“How can you aspire to a career that you’ve never heard of?”
This is the core question Michelle Cho asked herself when developing her nonprofit, Gladeo.
Gladeo is a digital media nonprofit that fosters career exploration for young people with diverse backgrounds. Its platform serves as a sort of virtual career day, exposing disadvantaged and lower-income students to careers they might not even know exist. Gladeo is already being used in over 5,000 schools across the country, and has quickly become a crucial tool for guidance counselors with limited resources.
The initial idea for Gladeo came through co-founder, Michelle Cho’s involvement with career days as an independent film producer. She’s spoken at over 100 career days herself, and was met with the same frustration at each one: the lack of variety in the types of jobs represented. She worried that students in underserved communities just wouldn’t know about the sheer breadth of emerging careers out there, and wanted to be sure that they weren’t left behind.

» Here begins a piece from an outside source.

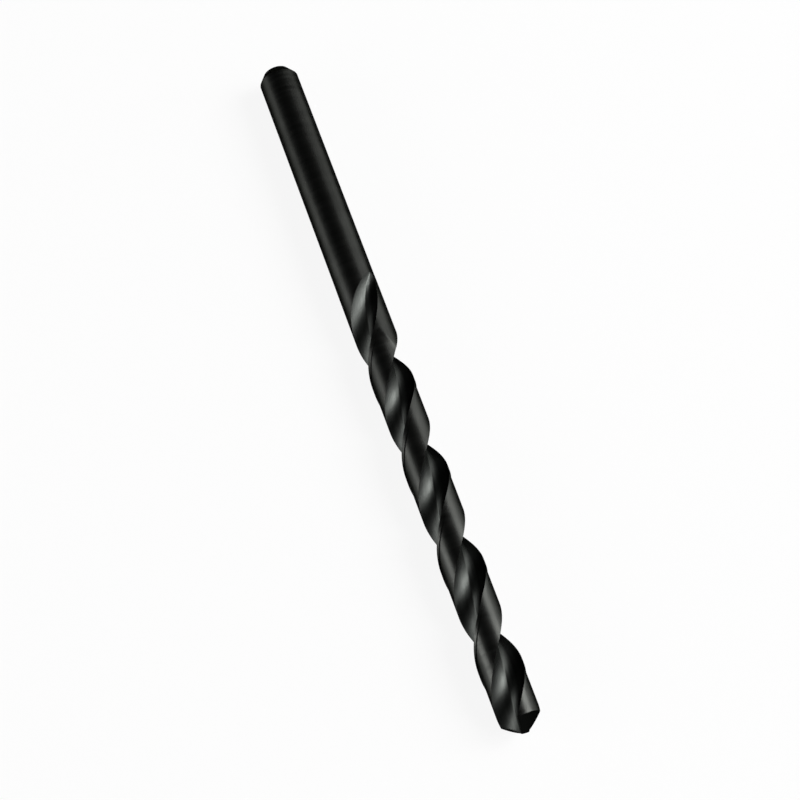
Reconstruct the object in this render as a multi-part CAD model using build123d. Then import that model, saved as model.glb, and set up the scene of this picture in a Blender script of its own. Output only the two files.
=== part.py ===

She turned this dissatisfaction into action, and looked to her roots in film production for a solution. “That’s what video and technology can do: it can kind of bring the world to your fingertips,” says Cho.
Gladeo produces a variety of videos highlighting professional women and people of color in a full spectrum of fields, that students, teachers, and counselors alike can then use for inspiration.
It’s central to Gladeo’s mission to feature the success stories of people from marginalized communities, because those are the sorts of students they’re hoping to help and inspire the most. Cho explains, “Especially women and people of color, you’re not represented as much in media—whether it be in the news or in Hollywood or Tv shows and things like that.” This representation is essential to reaching Gladeo’s target audience. “So we purposefully choose women and people of color so that it’s reflective of the student population that we’re serving,” she says.
“You have to see it to believe it,” says Cho. “When you show relatable individuals to the students, they’re more likely to believe that they can do it.”
The Gladeo team addresses three main gaps:
1. The Belief Gap: The mental block that many students of color and female students have from not seeing people like them succeed in a given career field.
2. The Network Gap: Many first-generation college students don’t have the built-in network of connections that other more privileged students have. “If you don’t have parents who work in that industry, or if you don’t have teachers and counselors who know people in that industry, you don’t get that insider knowledge,” says Cho. “So how do you actually get your foot in the door?”
3. The Information Gap: Not knowing that certain careers even exist in the first place. “Nowadays, there’s emerging careers being created like every single year,” says Cho. Which leads us back to Cho’s initial question: “How do you aspire to a career that you’ve never even heard of?”
Gladeo looks to shrink these gaps by Inspiring/Empowering, Educating, and Connecting students. Their videos serve as the best source for inspiration and empowerment. Once this excitement reaches a student, Gladeo helps demystify the education process she will have to go through to pursue that career, i.e. what schooling she’ll need, what skills she’ll have to build, etc. Then they connect students with resources through partnering organizations, such as the American Institute of Architects and the American Association of Advertising Agencies, who put content on Gladeo’s platform.
One of Gladeo’s most important features is its internal internship program called the Gladeo League. It’s comprised of college students and recent graduates studying film production who then produce all of the videos for the Gladeo platform. The benefit of the Gladeo League is two-fold: the content is created that Gladeo needs in order to operate, while the students within the program are gaining valuable professional experience and material for their reels to help land jobs in the future.
Similarly, Gladeo has a team of student reporters studying media journalism or communications who help identify professionals to feature, and then conduct the interviews on camera. Cho says of the Gladeo League and student reporters that, “Even though they’re learning too, they’re getting experience, they get to be part of inspiring and educating other students.”
“We’re trying to instill the values of caring for other people, aside from yourself,” says Cho. “When young people have agency, when young people are giving back, it builds confidence. It builds independence, it makes them feel like they have a place in this world.”
Cho believes that investing in the empowerment of young people, no matter their skin color, sex, or background, will make a huge impact. “When you give them that opportunity, they shine,” she says. “Millennials are the most resourceful generation. If you empower a Millennial or a young Gen Z, the sky’s the limit.”